3. It ignores the fact that, in the real world for people constrained by income generated by their labor, prices have actually gone up a lot. Not the cheap crap that constitutes a small part of people’s bills, but the real stuff like housing, education, food, transportation, and healthcare. Just because the CPI is relatively low doesn’t mean the CPI is an accurate gauge of what people actually need to maintain a decent standard of living. This is particularly important in the decades-long process of wage stagnation we are experiencing. 1 – 2% CPI inflation isn’t benign; it’s a concerted effort to shift wealth from labor to the Elites.
The precedents that I know of are: the U.S. during the Civil War, most of Europe during WWI, and Nazi Germany during WWII. I haven’t look very hard for others, but I’ve not stumbled across any either.

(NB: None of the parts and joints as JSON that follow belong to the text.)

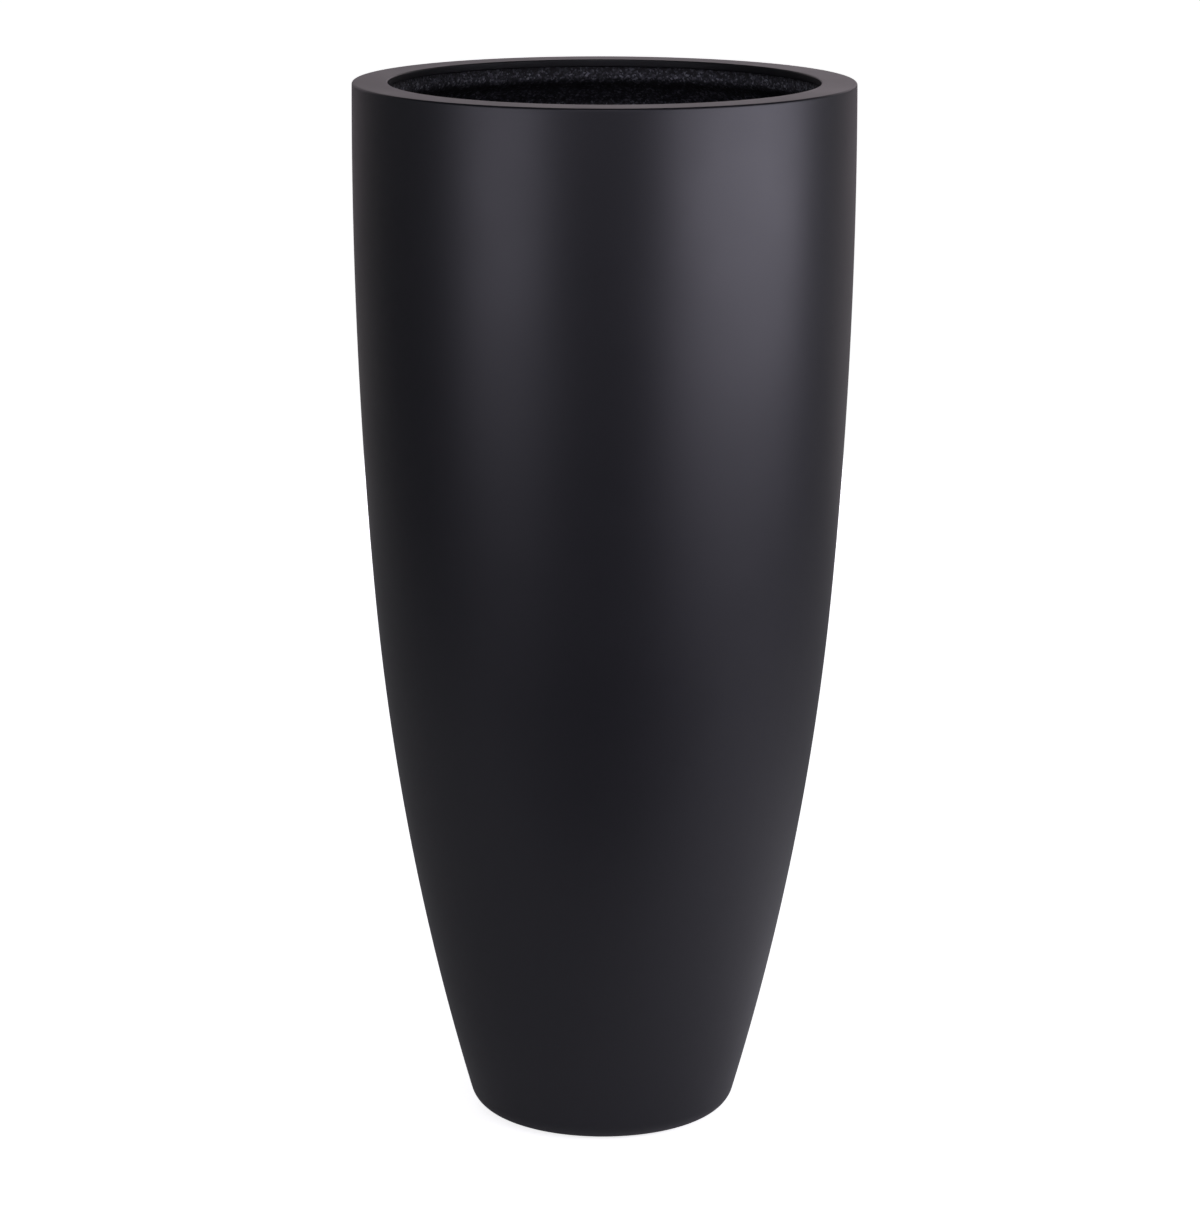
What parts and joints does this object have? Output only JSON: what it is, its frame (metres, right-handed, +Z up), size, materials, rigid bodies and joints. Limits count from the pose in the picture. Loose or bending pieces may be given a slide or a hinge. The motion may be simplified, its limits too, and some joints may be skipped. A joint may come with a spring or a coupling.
{
  "type": "tall planter",
  "caption": "Tall round floor planter with a flat rim, curved tapering wall, granular lining, pads under the foot and a drain plug that lifts out.",
  "frame": {"origin": "on the floor, on the planter's axis, at the faces of the foot pads", "axes": "+Z up along the planter's axis; the planter is round, and the foot pads are at 45 degrees to X and Y"},
  "size_m": [0.4235, 0.4235, 0.9],
  "materials": {
    "painted_fiberglass": "satin",
    "rigid_foam": "matte",
    "raw_laminate": "matte",
    "resin_putty": "matte",
    "sanded_lining": "matte",
    "black_rubber": "matte"
  },
  "bodies": {
    "planter": {"outer_shell": "painted_fiberglass", "rim_collar": "painted_fiberglass", "rim_core": "rigid_foam", "rim_return": "raw_laminate", "floor_pan": "raw_laminate", "floor_bond": "resin_putty", "inner_lining": "sanded_lining", "foot_pad_1": "black_rubber", "foot_pad_2": "black_rubber", "foot_pad_3": "black_rubber", "foot_pad_4": "black_rubber"},
    "drain_plug": {"drain_plug": "black_rubber"}
  },
  "joints": [
    {"name": "drain_plug_lift", "type": "slide", "parent": "planter", "child": "drain_plug", "axis": [0, 0, 1], "range_m": [0, 0.93]}
  ]
}
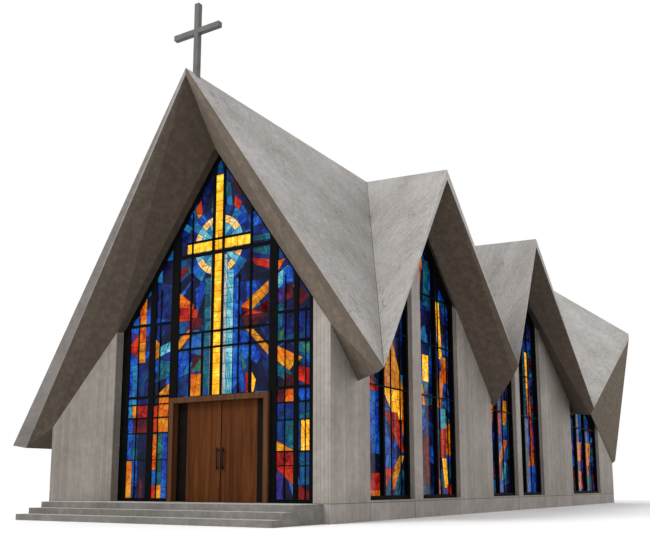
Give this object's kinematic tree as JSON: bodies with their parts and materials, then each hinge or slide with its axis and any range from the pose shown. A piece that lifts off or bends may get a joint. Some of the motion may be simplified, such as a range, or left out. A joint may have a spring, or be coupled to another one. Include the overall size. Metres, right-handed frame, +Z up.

When I say it’s been tried, I probably should have said “discredited by experience.” The experience being that government “fiat money” does not guaranty that the scrip or whatever is used will hold its value or its “purchasing power.” What I think this chartalist theory may have to offer (and not really knowing what it really means since I never heard of it before masaccio’s post) is some explanation for what washunate speaks to in #28. As I understand it, monetarists would have predicted the Federal Reserve’s policies would have inevitably sparked something like runaway inflation a while back. Milton Friedman always liked the simple analogy of the printing press and how that always resulted in inflation. Well, he’s been proved wrong. How the Federal Reserve has added trillions of dollars to the economy but there’s no inflation cries out for an explanation. I’d offer one which maybe gets into the chartalist realm: the trillions of dollars are reflected as a sort of M3 or M4 or M infinity on the “balance sheets” of banks, backed up by thin air in credit default swaps and Credit default obligations. It accounts for the financial sector having engorged balance sheets while the productive sectors of the economy languish in depression.